▶ Your instructions
Reproduce each of the lines word for word.

▶ Stored data
.....
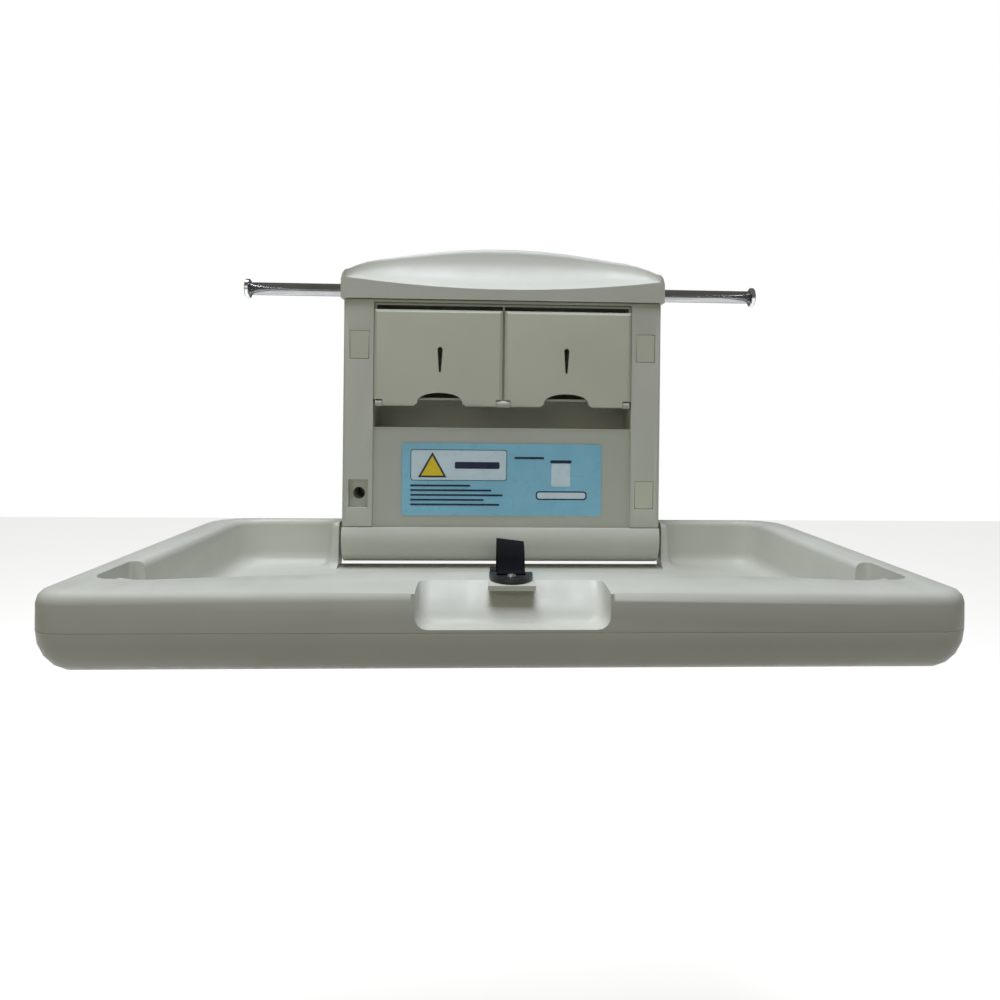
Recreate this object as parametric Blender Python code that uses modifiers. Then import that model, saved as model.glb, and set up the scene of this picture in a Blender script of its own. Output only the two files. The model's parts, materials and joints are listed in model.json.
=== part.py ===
"""Wall-mounted fold-down baby changing table, open, with its tray level.

Run with: blender --background --python part.py

Frame: metres, +Z up, the wall is the plane Y = 0 and the unit stands out from it towards -Y,
+X is to the right.  The origin is on the back face of the back plate, level with the tray's
hinge axis.  Most shapes are drawn in the hinge frame: Y and Z measured from the hinge axis,
which lies AXIS_OUT in front of the wall.  The object is mirror symmetric about X = 0 but for one
missing screw cover.
"""
import math

import bmesh
import bpy
from mathutils import Matrix, Vector

# ---- driving dimensions (metres) -------------------------------------------------------------
AXIS_OUT = 0.052          # hinge axis in front of the wall
GAP = 0.0003              # clearance between pieces that touch
WALL = 0.003              # moulded wall thickness

TRAY_HALF = 0.435         # half the tray's width
TRAY_FRONT = -0.5154      # tray's front face
TRAY_REAR = 0.0395        # tray's rear edge, behind the hinge axis
RIM_Z = 0.023             # top of the tray's rim
SEAM_Z = -0.0136          # parting line between the two shells
TRAY_BOTTOM = -0.0545     # underside of the tray
RIM_ROUND = 0.012         # rounding of the rim's outer edge
BOWL_ROUND = 0.036        # rounding of the lower shell's flanks
CORNER_FRONT = 0.032      # plan radius of the front corners
CORNER_REAR = 0.060       # plan radius of the rear corners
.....
▶ Task response
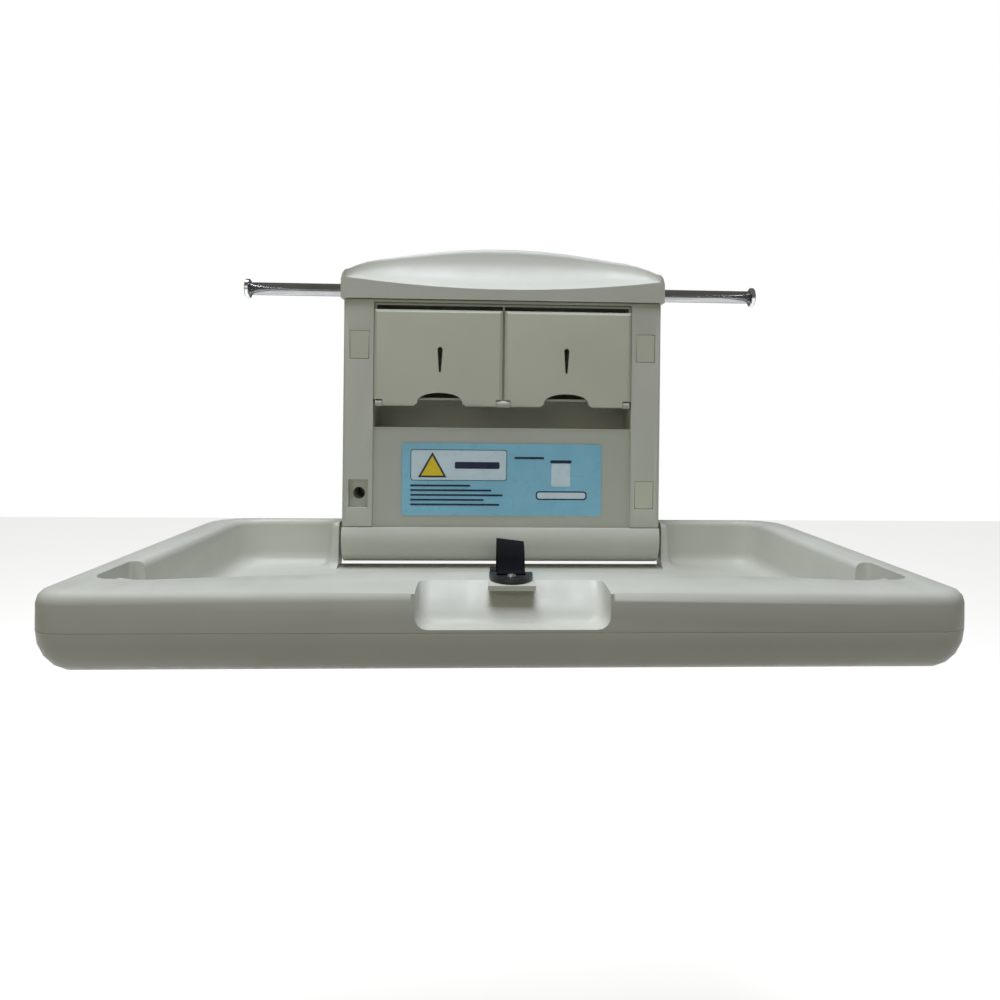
Recreate this object as parametric Blender Python code that uses modifiers. Then import that model, saved as model.glb, and set up the scene of this picture in a Blender script of its own. Output only the two files. The model's parts, materials and joints are listed in model.json.
=== part.py ===
"""Wall-mounted fold-down baby changing table, open, with its tray level.

Run with: blender --background --python part.py

Frame: metres, +Z up, the wall is the plane Y = 0 and the unit stands out from it towards -Y,
+X is to the right.  The origin is on the back face of the back plate, level with the tray's
hinge axis.  Most shapes are drawn in the hinge frame: Y and Z measured from the hinge axis,
which lies AXIS_OUT in front of the wall.  The object is mirror symmetric about X = 0 but for one
missing screw cover.
"""
import math

import bmesh
import bpy
from mathutils import Matrix, Vector

# ---- driving dimensions (metres) -------------------------------------------------------------
AXIS_OUT = 0.052          # hinge axis in front of the wall
GAP = 0.0003              # clearance between pieces that touch
WALL = 0.003              # moulded wall thickness

TRAY_HALF = 0.435         # half the tray's width
TRAY_FRONT = -0.5154      # tray's front face
TRAY_REAR = 0.0395        # tray's rear edge, behind the hinge axis
RIM_Z = 0.023             # top of the tray's rim
SEAM_Z = -0.0136          # parting line between the two shells
TRAY_BOTTOM = -0.0545     # underside of the tray
RIM_ROUND = 0.012         # rounding of the rim's outer edge
BOWL_ROUND = 0.036        # rounding of the lower shell's flanks
CORNER_FRONT = 0.032      # plan radius of the front corners
CORNER_REAR = 0.060       # plan radius of the rear corners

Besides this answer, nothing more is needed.